M. Nicolas Sarkozy, ministre. Ils attendent M. Berlusconi !

M. Jacques Mahéas. Ensuite, ce protocole entrera en application trente jours après la date de dépôt de l'instrument.

La question mérite d'être posée : peut-on faire référence, dans une loi, à la convention de Palerme alors que celle-ci - au moment où j'ai consulté ces documents - n'a pas été ratifiée par quarante Etats ? C'est une question de forme. Ce n'est pas très important, mais il importe tout de même de vérifier la légalité de ce point.

S'agissant du fond, que prévoit la convention de Palerme ? Pour être incriminé, il faut avoir commis intentionnellement les infractions pénales. Je demande simplement que vous le précisiez dans votre texte. Je ne parle pas des associations pour lesquelles vous avez fait un pas, et je vous en donne acte, monsieur le ministre. En l'occurrence, il s'agit de l'individu : « Sera puni celui qui aura facilité ou tenté de faciliter l'entrée, la circulation ou le séjour irréguliers d'un étranger sur le territoire et/ou sur l'espace de cette convention. »

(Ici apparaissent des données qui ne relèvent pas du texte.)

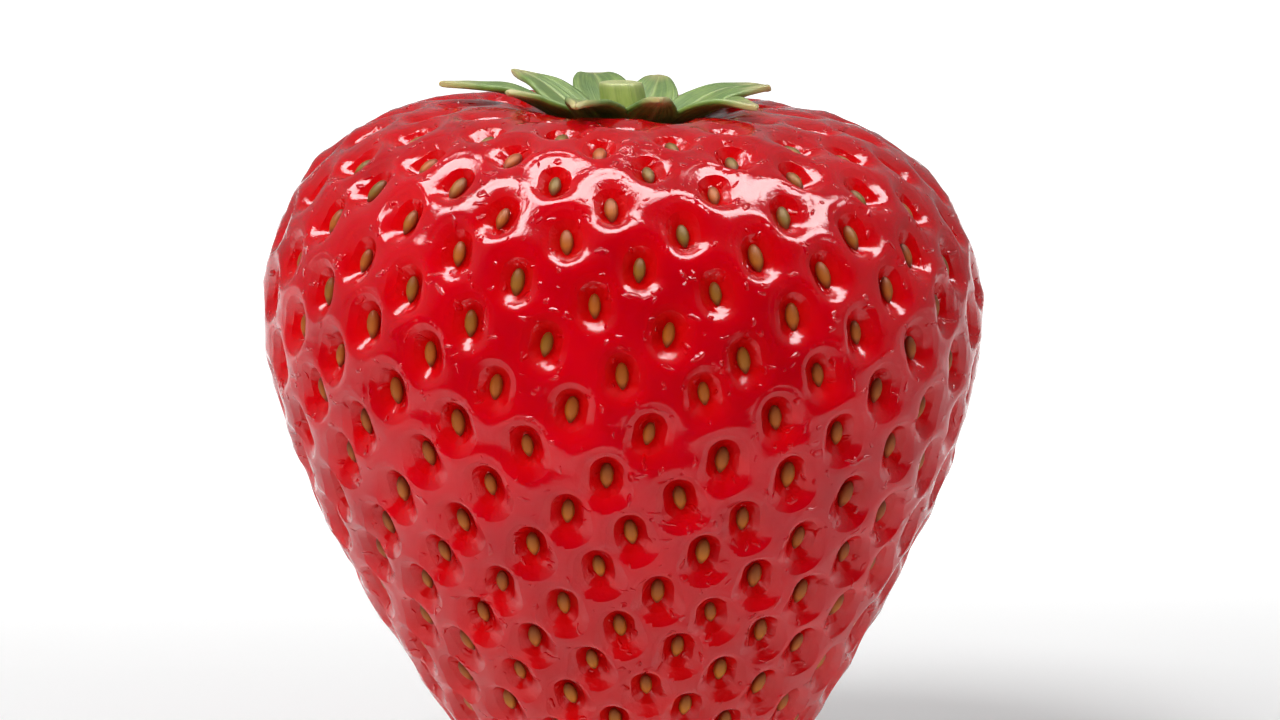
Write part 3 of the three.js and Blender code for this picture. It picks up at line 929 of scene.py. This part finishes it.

Lors de mon intervention dans la discussion générale, je vous ai dit que, dans notre pays, la main tendue, cela existait et que, en tant que maire d'une ville située dans la Seine-Saint-Denis, j'avais tendu cette main à plusieurs reprises. Très franchement, je ne me suis pas senti coupable ! Je n'ai pas demandé à la jeune femme accompagnée de son bébé qui se trouvait à la porte de mon bureau si, alors qu'elle était à la rue, elle avait ou non des papiers. De même que je n'ai pas demandé non plus à la femme battue qui est venue me voir si effectivement elle était en situation régulière.

Je vous pose la question : suis-je celui qui a facilité ou tenté de faciliter l'entrée irrégulière d'un étranger sur le territoire ? Je vous l'assure, en ce qui me concerne, il n'y avait pas de caractère intentionnel, et je n'en ai tiré, d'après la convention de Palerme, directement ou indirectement, aucun avantage financier ou matériel.

M. le président. La parole est à M. le ministre.

M. Nicolas Sarkozy, ministre. Monsieur Mahéas, comme votre présentation était particulèrement honnête, le Gouvernement tient absolument à vous répondre, ne doutant pas qu'il lui reste une possibilité de vous convaincre.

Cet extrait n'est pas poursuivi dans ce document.